Car wash Instagram marketing is the organic side of the feed — the Reels, Stories, and DMs you don’t pay for — built to do one job: turn local drivers who scroll past your wash into recurring unlimited-wash members and booked detail appointments. Half of U.S. adults now use Instagram, and among the 18–29 crowd — the drivers who wash most and are most likely to join a monthly club — it’s 80% (Pew Research Center, 2025). The catch: the average business post barely gets seen (median Instagram engagement is 0.36%), so the difference between a wash that grows a member list on Instagram and one that shouts into the void comes down to format, geography, and speed of follow-up — not how often you post a logo.

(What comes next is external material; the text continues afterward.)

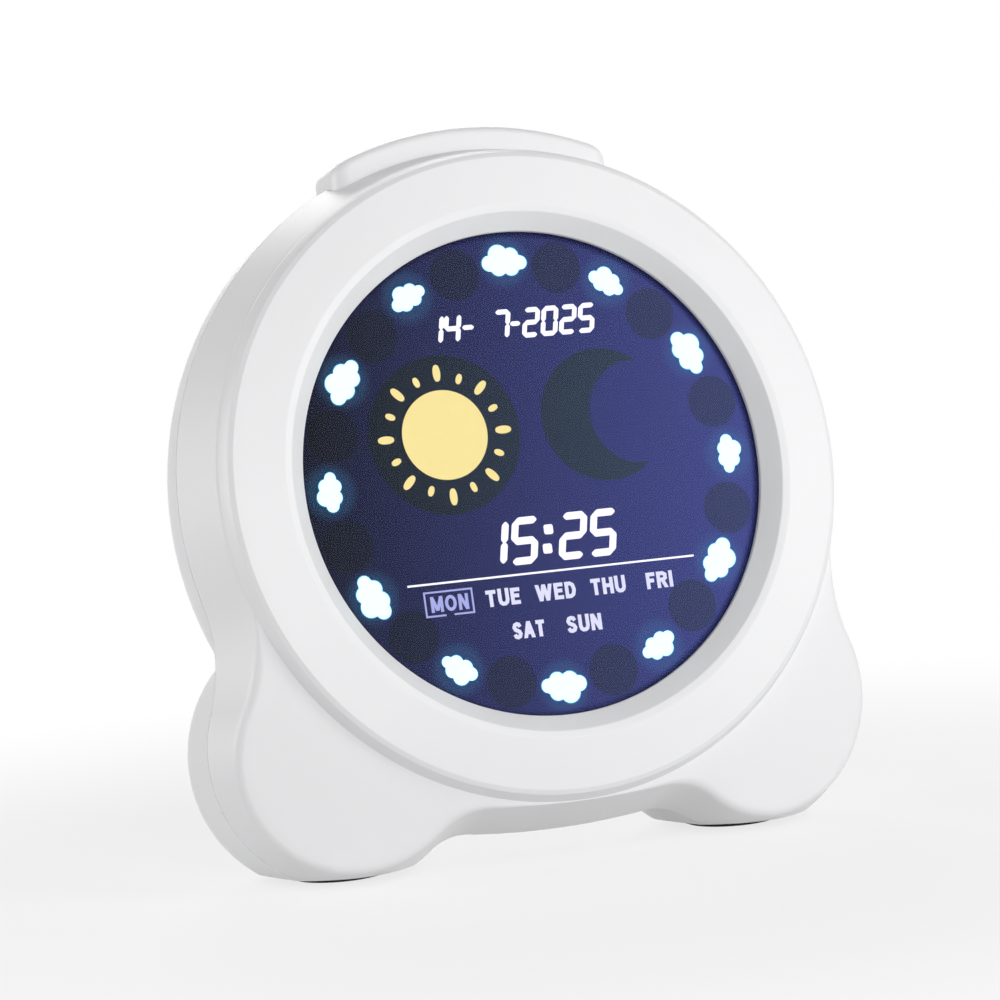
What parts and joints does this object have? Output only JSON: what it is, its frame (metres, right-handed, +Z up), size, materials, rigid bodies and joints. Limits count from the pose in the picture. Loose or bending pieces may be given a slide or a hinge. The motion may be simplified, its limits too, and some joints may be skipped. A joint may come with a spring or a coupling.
{
  "type": "digital calendar day clock",
  "caption": "Leaning white table clock on two rounded feet, with a round lit calendar and time display, a top bar button, rear keys and a battery bay.",
  "frame": {"origin": "middle of the overall box on the table plane, under the clock", "axes": "+X to the right seen from the front, +Y from the display to the back, +Z up"},
  "size_m": [0.1318, 0.0612, 0.1375],
  "materials": {
    "case_white": "satin moulded ABS",
    "key_white": "satin moulded ABS",
    "window_clear": "polished clear sheet",
    "display_glass": "display glass, lit",
    "diffuser_sheet": "milky sheet",
    "guide_clear": "clear acrylic",
    "board_green": "lacquered glass-fibre board",
    "parts_black": "moulded",
    "knob_dark": "ribbed",
    "rubber_strip": "banded silicone",
    "rubber_pad": "matte",
    "screw_steel": "zinc plated",
    "contact_steel": "nickel plated",
    "cell_wrap": "shrink wrap",
    "stem_tan": "moulded"
  },
  "bodies": {
    "case": {"front_case": "case_white", "rear_cover": "case_white", "display_window": "window_clear", "lcd_panel": "display_glass", "diffuser": "diffuser_sheet", "light_guide": "guide_clear", "lamp_strips": "board_green", "display_frame": "case_white", "main_board": "board_green", "board_parts": "parts_black", "connector_strip": "rubber_strip", "board_screws": "screw_steel", "bar_cradle": "case_white", "bar_board": "board_green", "bar_switches": "parts_black", "cradle_screws": "screw_steel", "speaker": "parts_black", "key_board": "board_green", "key_switches": "parts_black", "key_board_screws": "screw_steel", "slide_switch": "parts_black", "cells": "cell_wrap", "contact_springs": "contact_steel", "contact_plates": "contact_steel", "power_socket": "contact_steel", "socket_board": "board_green", "case_screws": "screw_steel", "foot_pads": "rubber_pad"},
    "bar": {"bar_button": "case_white", "bar_stems": "parts_black"},
    "knob": {"slide_knob": "knob_dark"},
    "door": {"battery_door": "case_white", "door_screw": "screw_steel"},
    "key_1_body": {"key_1": "key_white", "key_stem_1": "stem_tan"},
    "key_2_body": {"key_2": "key_white", "key_stem_2": "stem_tan"},
    "key_3_body": {"key_3": "key_white", "key_stem_3": "stem_tan"},
    "key_4_body": {"key_4": "key_white", "key_stem_4": "stem_tan"},
    "key_5_body": {"key_5": "key_white", "key_stem_5": "stem_tan"},
    "key_6_body": {"key_6": "key_white", "key_stem_6": "stem_tan"}
  },
  "joints": [
    {"name": "bar_press", "type": "slide", "parent": "case", "child": "bar", "axis": [0, -0.1736, -0.9848], "range_m": [0, 0.0008], "stiffness_N_per_m": 500, "springref_m": -0.001},
    {"name": "key_1_press", "type": "slide", "parent": "case", "child": "key_1_body", "axis": [0, -0.9848, 0.1736], "range_m": [0, 0.0007], "stiffness_N_per_m": 300, "springref_m": -0.0008},
    {"name": "key_2_press", "type": "slide", "parent": "case", "child": "key_2_body", "axis": [0, -0.9848, 0.1736], "range_m": [0, 0.0007], "stiffness_N_per_m": 300, "springref_m": -0.0008},
    {"name": "key_3_press", "type": "slide", "parent": "case", "child": "key_3_body", "axis": [0, -0.9848, 0.1736], "range_m": [0, 0.0007], "stiffness_N_per_m": 300, "springref_m": -0.0008},
    {"name": "key_4_press", "type": "slide", "parent": "case", "child": "key_4_body", "axis": [0, -0.9848, 0.1736], "range_m": [0, 0.0007], "stiffness_N_per_m": 300, "springref_m": -0.0008},
    {"name": "key_5_press", "type": "slide", "parent": "case", "child": "key_5_body", "axis": [0, -0.9848, 0.1736], "range_m": [0, 0.0007], "stiffness_N_per_m": 300, "springref_m": -0.0008},
    {"name": "key_6_press", "type": "slide", "parent": "case", "child": "key_6_body", "axis": [0, -0.9848, 0.1736], "range_m": [0, 0.0007], "stiffness_N_per_m": 300, "springref_m": -0.0008},
    {"name": "knob_slide", "type": "slide", "parent": "case", "child": "knob", "axis": [1, 0, 0], "range_m": [0, 0.004]},
    {"name": "door_off", "type": "slide", "parent": "case", "child": "door", "axis": [0, 0.9848, -0.1736], "range_m": [0, 0.02]}
  ]
}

This is the playbook we run for wash operators who want Instagram to actually add members, not just likes: what to post, how to shoot Reels of your tunnel that stop the scroll, how to use geotags and local hashtags so your town finds you, and — the part everyone skips — how to catch the DM the second it lands and turn it into a signup.
Table of contents
- What “car wash Instagram marketing” actually means
- Why Instagram is worth a wash operator’s time in 2026
- The format hierarchy: Reels, carousels, then everything else
- What to actually post: the wash content playbook
- Geotags, local hashtags, and being found by your town
- Turning followers into members: the profile-to-signup funnel
- The DM is the sale: instant reply and follow-up
- Organic vs. paid: how Instagram and your ads work together
- The 30-day car wash Instagram launch playbook
- Metrics that matter (and the ones to ignore)
- FAQ
What “car wash Instagram marketing” actually means
For a wash, Instagram marketing is not posting a “We’re open!” graphic once a week and hoping. It’s a repeatable system that uses the organic feed to do three things:
- Build a local audience. Get in front of the drivers who live within your catchment so your name is the one they think of when the car gets grimy.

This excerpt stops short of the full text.